● **DATA EXTRACT**
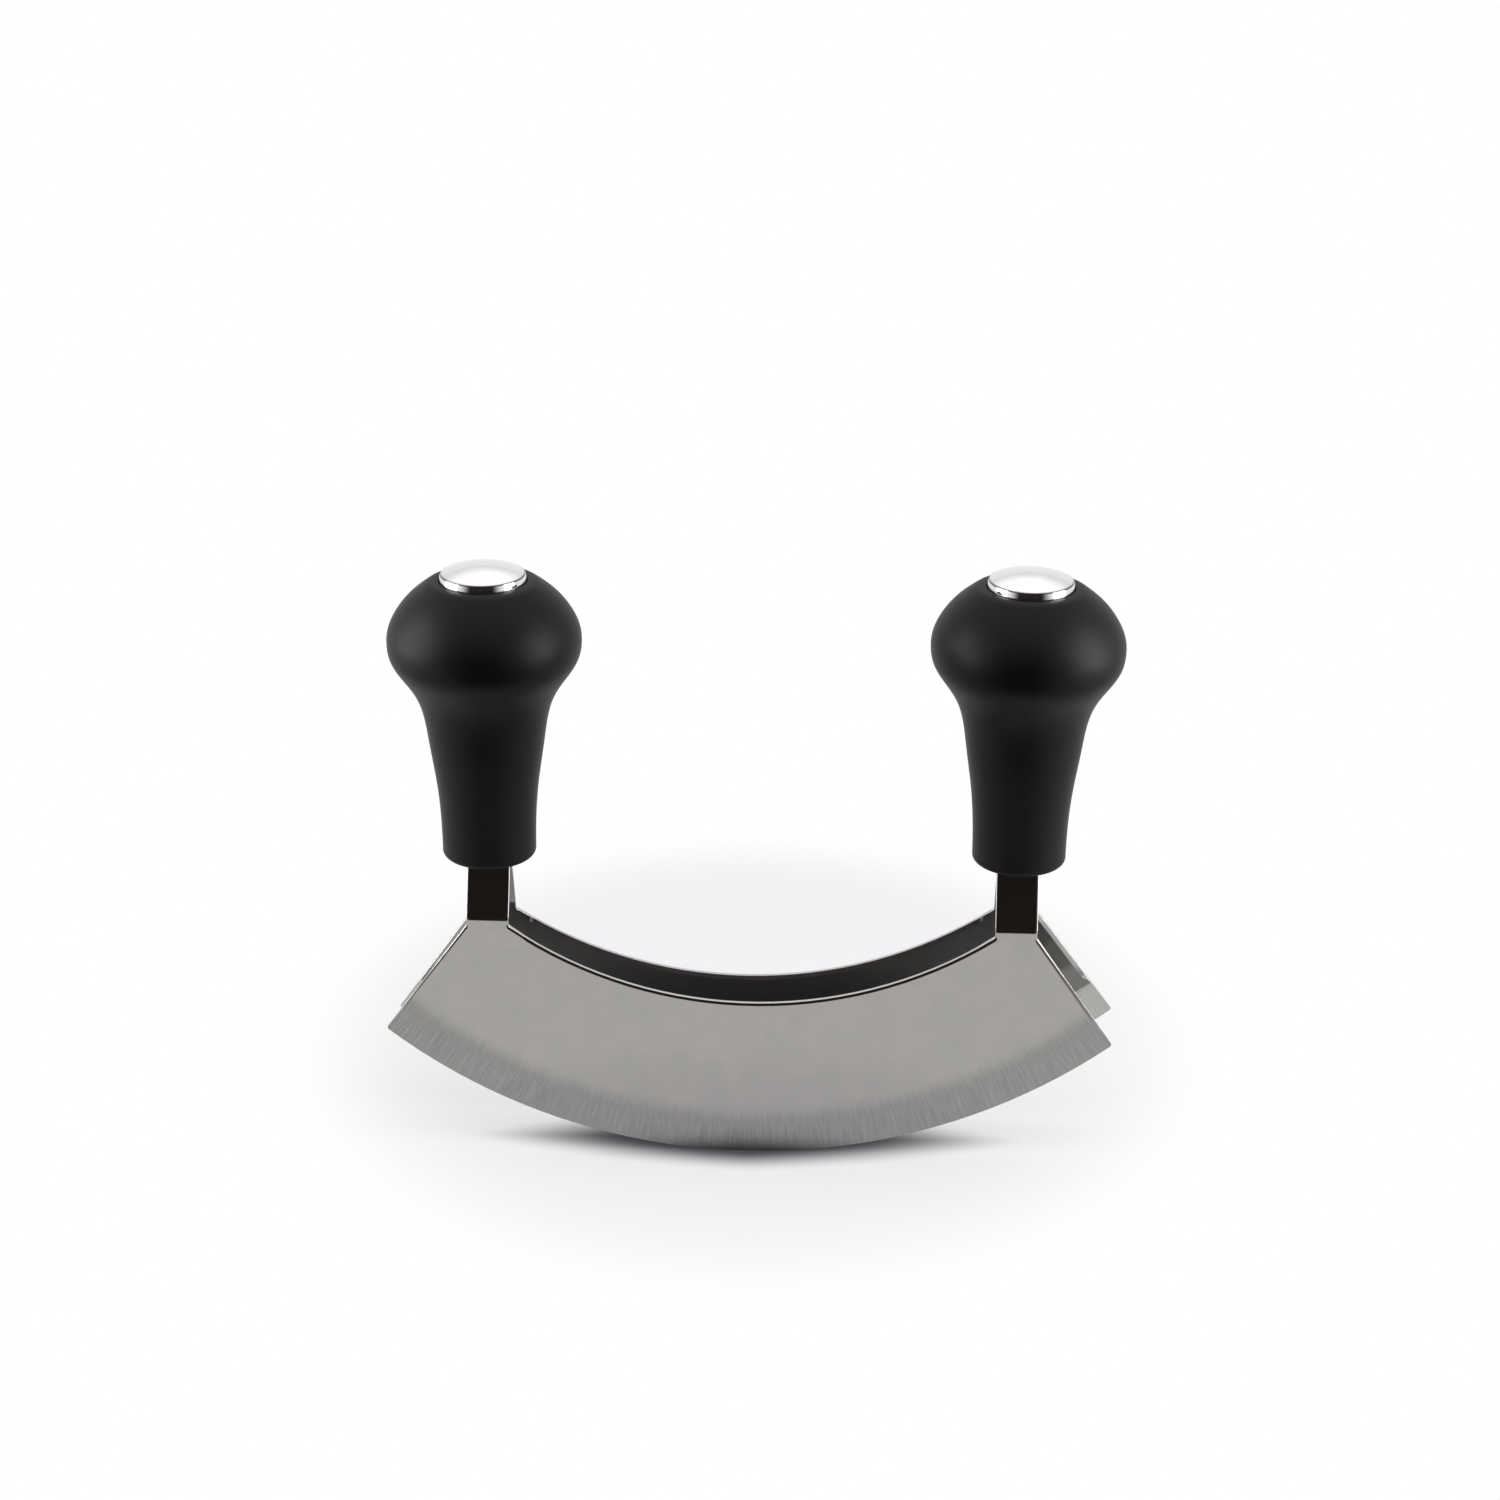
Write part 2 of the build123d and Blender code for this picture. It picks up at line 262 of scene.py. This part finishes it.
def roll_inner_outline(shape, side, centre, turning):
    """Roll the inner face's outline over a little, fading out at the ground band and the tangs."""
    inwards = turning @ Vector((0, -side, 0))
    facing = [face for face in shape.faces if face.normal.angle(inwards) < coplanar]
    inner = max(facing, key=lambda face: face.calc_area())
    for edge in list(inner.edges):
        cuts = round(edge.calc_length() / outline_pitch) - 1
        if cuts > 0:
            bmesh.ops.subdivide_edges(shape, edges=[edge], cuts=cuts)

    def spot(vertex):
        return tuple(round(length, same_place_digits) for length in vertex.co)

    outline = {spot(vertex) for vertex in inner.verts}
    bmesh.ops.inset_region(
        shape, faces=[inner], thickness=inner_roll_width, depth=0.0, use_even_offset=True, use_boundary=True
    )
    for vertex in [vertex for vertex in shape.verts if spot(vertex) in outline]:
        place = turning.transposed() @ (vertex.co - centre)
        from_tang = (shoulder_height - place.z - edge_arc_radius) / roll_fade_at_tang
        from_band = (edge_arc_radius - ground_width - math.hypot(place.x, place.z)) / roll_fade_at_band
        share = max(0.0, min(1.0, from_tang, from_band))
        vertex.co -= inwards * inner_roll_depth * share


# The sheared edges' lighter colour is a painted highlight along the outlines.
highlighted_sheared_steel, nodes, links, shader = new_material("highlighted_sheared_steel")
shader.inputs["Metallic"].default_value = 1.0
shader.inputs["Roughness"].default_value = sheared_roughness
mottle = add_mottle(nodes, sheared_patch)
links.new(add_colour_mix(nodes, links, mottle, sheared_highlight_colour, sheared_highlight_tint), shader.inputs["Base Color"])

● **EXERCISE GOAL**
Return what is listed above, exactly and completely.

● **EXERCISE OUTPUT**
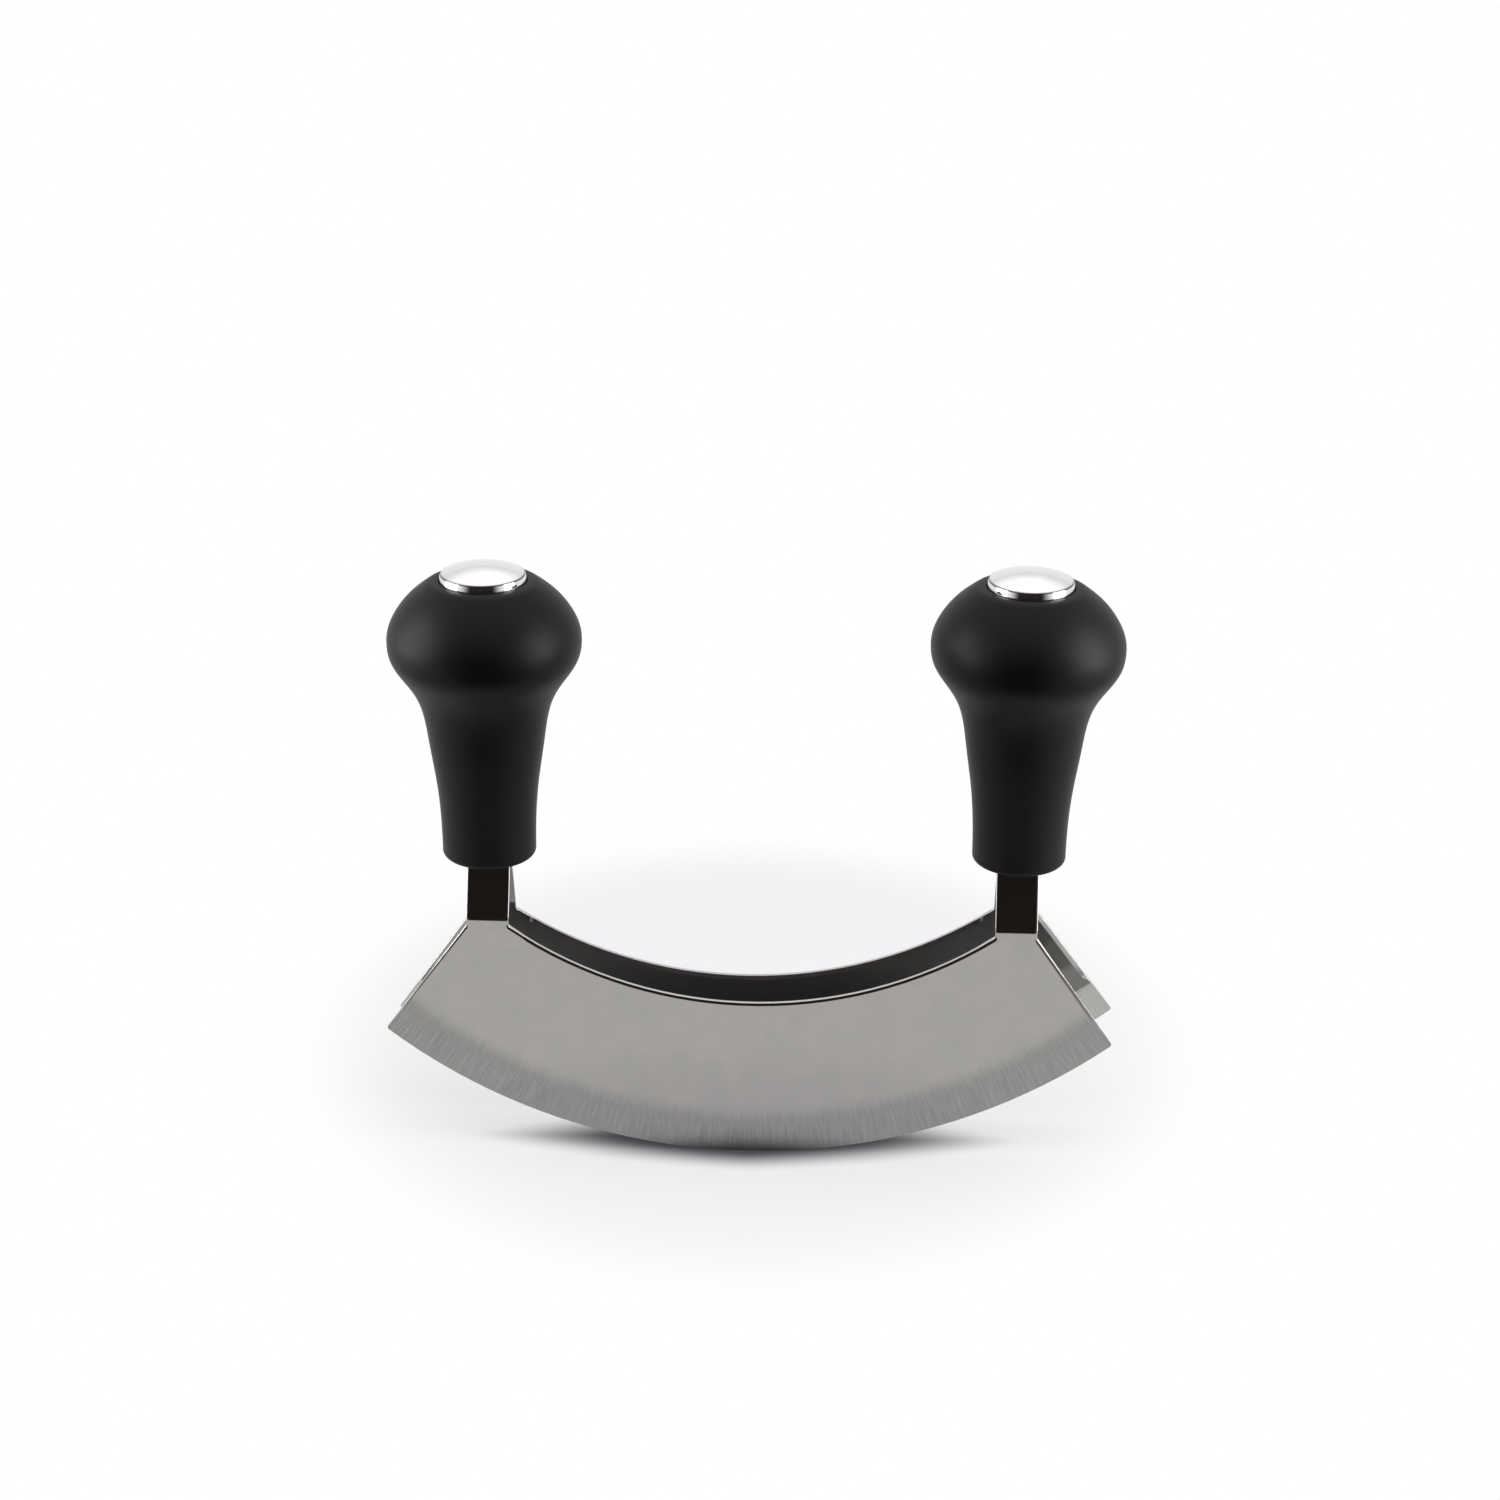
Write part 2 of the build123d and Blender code for this picture. It picks up at line 262 of scene.py. This part finishes it.
def roll_inner_outline(shape, side, centre, turning):
    """Roll the inner face's outline over a little, fading out at the ground band and the tangs."""
    inwards = turning @ Vector((0, -side, 0))
    facing = [face for face in shape.faces if face.normal.angle(inwards) < coplanar]
    inner = max(facing, key=lambda face: face.calc_area())
    for edge in list(inner.edges):
        cuts = round(edge.calc_length() / outline_pitch) - 1
        if cuts > 0:
            bmesh.ops.subdivide_edges(shape, edges=[edge], cuts=cuts)

    def spot(vertex):
        return tuple(round(length, same_place_digits) for length in vertex.co)

    outline = {spot(vertex) for vertex in inner.verts}
    bmesh.ops.inset_region(
        shape, faces=[inner], thickness=inner_roll_width, depth=0.0, use_even_offset=True, use_boundary=True
    )
    for vertex in [vertex for vertex in shape.verts if spot(vertex) in outline]:
        place = turning.transposed() @ (vertex.co - centre)
        from_tang = (shoulder_height - place.z - edge_arc_radius) / roll_fade_at_tang
        from_band = (edge_arc_radius - ground_width - math.hypot(place.x, place.z)) / roll_fade_at_band
        share = max(0.0, min(1.0, from_tang, from_band))
        vertex.co -= inwards * inner_roll_depth * share


# The sheared edges' lighter colour is a painted highlight along the outlines.
highlighted_sheared_steel, nodes, links, shader = new_material("highlighted_sheared_steel")
shader.inputs["Metallic"].default_value = 1.0
shader.inputs["Roughness"].default_value = sheared_roughness
mottle = add_mottle(nodes, sheared_patch)
links.new(add_colour_mix(nodes, links, mottle, sheared_highlight_colour, sheared_highlight_tint), shader.inputs["Base Color"])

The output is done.